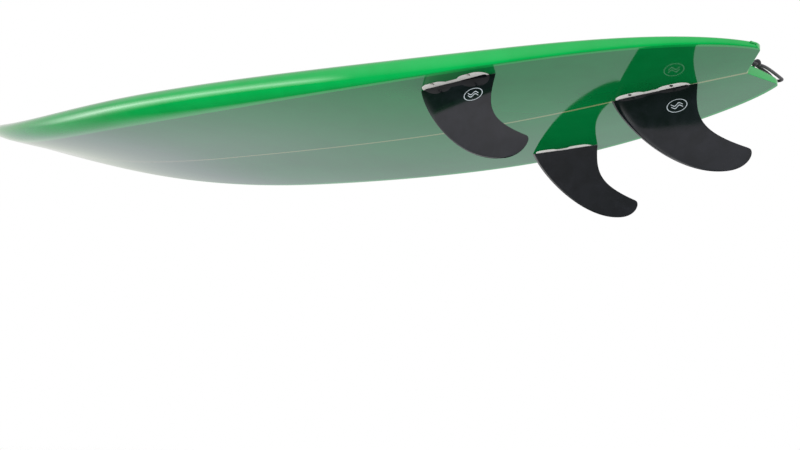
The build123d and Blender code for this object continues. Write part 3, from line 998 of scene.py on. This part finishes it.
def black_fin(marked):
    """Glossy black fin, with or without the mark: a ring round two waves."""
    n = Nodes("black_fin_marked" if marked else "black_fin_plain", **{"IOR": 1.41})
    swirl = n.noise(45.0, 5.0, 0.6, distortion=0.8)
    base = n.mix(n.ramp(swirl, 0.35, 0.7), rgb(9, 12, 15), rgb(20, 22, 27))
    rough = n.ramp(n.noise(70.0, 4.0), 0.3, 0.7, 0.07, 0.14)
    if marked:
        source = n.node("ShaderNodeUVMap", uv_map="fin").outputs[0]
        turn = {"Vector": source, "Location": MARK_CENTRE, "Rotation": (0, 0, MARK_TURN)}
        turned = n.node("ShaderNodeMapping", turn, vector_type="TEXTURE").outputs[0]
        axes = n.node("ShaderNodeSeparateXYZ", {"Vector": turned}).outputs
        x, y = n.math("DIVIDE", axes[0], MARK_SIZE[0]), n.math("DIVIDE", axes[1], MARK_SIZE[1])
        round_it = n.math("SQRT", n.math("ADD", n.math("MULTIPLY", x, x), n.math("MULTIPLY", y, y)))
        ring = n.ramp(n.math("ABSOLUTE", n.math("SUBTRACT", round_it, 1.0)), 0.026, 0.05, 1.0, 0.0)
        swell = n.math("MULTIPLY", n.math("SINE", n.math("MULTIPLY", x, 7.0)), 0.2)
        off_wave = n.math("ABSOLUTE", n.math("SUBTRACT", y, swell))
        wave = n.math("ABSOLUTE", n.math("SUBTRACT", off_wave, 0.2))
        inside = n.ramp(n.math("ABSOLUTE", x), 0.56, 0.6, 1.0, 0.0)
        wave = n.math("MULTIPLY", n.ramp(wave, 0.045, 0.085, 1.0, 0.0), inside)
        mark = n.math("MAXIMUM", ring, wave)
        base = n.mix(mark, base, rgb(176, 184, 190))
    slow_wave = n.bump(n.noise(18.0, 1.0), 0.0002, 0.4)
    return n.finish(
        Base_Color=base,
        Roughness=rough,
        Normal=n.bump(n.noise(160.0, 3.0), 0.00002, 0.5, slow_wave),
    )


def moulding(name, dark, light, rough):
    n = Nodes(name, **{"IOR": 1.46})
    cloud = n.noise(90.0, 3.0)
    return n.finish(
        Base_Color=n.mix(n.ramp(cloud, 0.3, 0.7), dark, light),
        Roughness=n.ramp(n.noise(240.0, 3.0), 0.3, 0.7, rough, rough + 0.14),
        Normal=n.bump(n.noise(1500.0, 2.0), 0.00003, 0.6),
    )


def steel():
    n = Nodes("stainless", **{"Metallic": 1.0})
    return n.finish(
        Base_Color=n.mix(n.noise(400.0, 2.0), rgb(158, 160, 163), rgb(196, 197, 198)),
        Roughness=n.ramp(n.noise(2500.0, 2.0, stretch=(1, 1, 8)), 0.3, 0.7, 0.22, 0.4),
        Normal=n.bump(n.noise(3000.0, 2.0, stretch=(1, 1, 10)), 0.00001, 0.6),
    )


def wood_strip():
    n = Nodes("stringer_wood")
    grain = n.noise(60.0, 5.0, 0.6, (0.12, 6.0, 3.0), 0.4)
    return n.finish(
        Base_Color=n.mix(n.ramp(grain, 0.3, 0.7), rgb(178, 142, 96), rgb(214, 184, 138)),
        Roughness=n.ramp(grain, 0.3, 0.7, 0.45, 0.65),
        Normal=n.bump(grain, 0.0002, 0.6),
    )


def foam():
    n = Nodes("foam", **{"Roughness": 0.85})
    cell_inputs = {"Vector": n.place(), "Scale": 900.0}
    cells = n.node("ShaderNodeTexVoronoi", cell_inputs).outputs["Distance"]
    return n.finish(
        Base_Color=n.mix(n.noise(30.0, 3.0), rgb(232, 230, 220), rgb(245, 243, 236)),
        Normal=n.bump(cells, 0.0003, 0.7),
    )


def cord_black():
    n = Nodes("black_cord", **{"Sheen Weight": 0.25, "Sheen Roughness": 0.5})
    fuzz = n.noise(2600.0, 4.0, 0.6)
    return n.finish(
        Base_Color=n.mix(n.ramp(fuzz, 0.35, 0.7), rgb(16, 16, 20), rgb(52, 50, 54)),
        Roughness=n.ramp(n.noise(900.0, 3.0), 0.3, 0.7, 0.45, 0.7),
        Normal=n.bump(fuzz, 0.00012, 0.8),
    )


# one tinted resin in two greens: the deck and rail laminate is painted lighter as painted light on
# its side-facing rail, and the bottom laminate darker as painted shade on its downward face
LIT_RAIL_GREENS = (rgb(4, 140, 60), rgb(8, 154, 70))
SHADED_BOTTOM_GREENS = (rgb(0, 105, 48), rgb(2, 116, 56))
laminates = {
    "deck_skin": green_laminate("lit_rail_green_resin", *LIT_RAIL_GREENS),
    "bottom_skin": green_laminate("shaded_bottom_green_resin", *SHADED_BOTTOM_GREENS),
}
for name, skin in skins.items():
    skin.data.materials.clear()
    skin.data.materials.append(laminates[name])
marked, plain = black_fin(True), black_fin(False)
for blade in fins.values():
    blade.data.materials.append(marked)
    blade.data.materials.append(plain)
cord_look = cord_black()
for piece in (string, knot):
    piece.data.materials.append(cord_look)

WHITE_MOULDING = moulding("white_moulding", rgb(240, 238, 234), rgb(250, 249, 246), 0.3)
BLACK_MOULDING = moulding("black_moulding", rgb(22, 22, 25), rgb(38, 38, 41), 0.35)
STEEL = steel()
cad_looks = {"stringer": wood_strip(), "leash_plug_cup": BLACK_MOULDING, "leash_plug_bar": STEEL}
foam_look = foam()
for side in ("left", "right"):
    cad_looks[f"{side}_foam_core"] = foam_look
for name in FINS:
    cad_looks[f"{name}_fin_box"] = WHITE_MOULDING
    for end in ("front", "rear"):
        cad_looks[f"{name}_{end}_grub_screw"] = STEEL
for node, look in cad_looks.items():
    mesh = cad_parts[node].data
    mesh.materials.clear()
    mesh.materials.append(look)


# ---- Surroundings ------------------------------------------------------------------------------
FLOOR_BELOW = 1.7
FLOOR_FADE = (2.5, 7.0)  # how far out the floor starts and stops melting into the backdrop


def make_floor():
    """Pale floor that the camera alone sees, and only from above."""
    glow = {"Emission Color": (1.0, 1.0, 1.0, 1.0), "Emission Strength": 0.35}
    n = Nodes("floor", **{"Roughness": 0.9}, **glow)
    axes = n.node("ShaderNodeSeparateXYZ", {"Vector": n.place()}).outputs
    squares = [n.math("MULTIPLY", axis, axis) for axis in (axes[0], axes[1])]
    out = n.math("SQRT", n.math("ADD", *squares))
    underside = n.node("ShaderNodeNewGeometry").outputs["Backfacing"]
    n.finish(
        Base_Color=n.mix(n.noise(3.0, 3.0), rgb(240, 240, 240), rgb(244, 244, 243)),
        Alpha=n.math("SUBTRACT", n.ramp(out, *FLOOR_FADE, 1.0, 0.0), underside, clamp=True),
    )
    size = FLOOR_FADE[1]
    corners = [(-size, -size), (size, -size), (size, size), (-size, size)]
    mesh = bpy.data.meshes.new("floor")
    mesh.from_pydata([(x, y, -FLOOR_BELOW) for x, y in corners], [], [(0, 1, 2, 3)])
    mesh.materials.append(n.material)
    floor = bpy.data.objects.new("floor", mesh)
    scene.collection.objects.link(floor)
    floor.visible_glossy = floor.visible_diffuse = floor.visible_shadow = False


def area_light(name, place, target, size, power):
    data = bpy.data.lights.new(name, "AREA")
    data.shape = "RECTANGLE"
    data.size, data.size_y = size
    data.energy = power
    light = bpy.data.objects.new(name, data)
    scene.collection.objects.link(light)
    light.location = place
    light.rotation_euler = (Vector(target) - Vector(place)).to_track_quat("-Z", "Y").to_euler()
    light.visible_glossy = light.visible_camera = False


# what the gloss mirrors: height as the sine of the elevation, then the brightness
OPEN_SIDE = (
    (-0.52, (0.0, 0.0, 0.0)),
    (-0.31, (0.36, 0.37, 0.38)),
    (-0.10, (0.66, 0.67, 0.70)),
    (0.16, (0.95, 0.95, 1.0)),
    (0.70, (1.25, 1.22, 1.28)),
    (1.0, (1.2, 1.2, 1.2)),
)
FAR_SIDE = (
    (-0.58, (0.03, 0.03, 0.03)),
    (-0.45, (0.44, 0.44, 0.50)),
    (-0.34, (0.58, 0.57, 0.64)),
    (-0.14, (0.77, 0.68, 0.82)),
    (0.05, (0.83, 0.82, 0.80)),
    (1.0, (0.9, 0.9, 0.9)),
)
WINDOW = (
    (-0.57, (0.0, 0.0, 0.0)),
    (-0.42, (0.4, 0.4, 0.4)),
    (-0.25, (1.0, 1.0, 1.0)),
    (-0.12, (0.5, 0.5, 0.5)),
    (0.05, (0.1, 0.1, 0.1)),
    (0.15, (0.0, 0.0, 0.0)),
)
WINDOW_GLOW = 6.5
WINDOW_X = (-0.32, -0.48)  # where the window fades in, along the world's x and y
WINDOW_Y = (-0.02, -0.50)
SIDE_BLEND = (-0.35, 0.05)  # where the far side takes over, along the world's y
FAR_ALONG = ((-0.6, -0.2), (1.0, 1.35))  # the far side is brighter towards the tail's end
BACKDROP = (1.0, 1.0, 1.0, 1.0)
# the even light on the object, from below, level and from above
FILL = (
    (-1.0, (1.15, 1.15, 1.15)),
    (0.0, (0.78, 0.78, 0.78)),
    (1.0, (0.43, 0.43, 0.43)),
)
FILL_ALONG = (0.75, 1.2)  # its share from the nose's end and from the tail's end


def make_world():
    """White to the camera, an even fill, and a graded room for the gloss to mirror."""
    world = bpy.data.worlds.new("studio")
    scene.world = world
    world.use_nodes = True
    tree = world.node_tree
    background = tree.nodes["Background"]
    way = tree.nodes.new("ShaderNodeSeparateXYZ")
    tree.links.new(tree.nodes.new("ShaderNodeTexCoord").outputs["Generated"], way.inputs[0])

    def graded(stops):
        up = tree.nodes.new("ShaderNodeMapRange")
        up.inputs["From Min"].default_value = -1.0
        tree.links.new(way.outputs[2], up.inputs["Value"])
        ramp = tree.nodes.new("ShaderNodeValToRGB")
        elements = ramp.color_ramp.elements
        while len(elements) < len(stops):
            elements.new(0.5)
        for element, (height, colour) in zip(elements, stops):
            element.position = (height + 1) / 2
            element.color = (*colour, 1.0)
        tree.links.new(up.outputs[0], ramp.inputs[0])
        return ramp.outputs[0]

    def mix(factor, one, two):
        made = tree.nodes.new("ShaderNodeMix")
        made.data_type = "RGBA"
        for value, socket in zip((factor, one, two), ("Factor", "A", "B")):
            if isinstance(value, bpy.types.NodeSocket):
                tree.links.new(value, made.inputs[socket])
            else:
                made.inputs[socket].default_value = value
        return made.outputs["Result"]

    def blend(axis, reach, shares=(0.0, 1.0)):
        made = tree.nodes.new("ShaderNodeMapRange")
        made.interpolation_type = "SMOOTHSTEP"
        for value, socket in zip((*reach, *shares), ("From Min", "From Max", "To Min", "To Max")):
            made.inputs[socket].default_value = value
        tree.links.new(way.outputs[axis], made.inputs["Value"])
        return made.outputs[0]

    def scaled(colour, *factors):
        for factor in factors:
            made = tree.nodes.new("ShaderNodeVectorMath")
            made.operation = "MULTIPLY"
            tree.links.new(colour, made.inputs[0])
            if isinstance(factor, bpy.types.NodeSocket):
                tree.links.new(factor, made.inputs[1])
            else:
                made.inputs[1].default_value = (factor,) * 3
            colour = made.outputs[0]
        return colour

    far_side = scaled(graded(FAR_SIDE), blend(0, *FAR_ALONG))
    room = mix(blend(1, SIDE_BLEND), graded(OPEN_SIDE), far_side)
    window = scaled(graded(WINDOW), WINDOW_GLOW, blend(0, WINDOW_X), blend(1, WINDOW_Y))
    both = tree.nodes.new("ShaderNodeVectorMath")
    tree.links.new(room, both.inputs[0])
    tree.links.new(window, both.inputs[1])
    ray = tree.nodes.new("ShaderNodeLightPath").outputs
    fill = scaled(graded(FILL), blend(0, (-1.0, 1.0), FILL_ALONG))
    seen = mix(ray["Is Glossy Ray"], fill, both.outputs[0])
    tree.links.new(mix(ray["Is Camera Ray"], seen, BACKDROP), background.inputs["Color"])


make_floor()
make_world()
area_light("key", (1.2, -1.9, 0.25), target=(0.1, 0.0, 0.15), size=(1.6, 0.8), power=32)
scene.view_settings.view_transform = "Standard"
+ + + +
GIVEN TASK: A number is the only answer here: how many lines of the material above contain "scene"?

RESULT: 5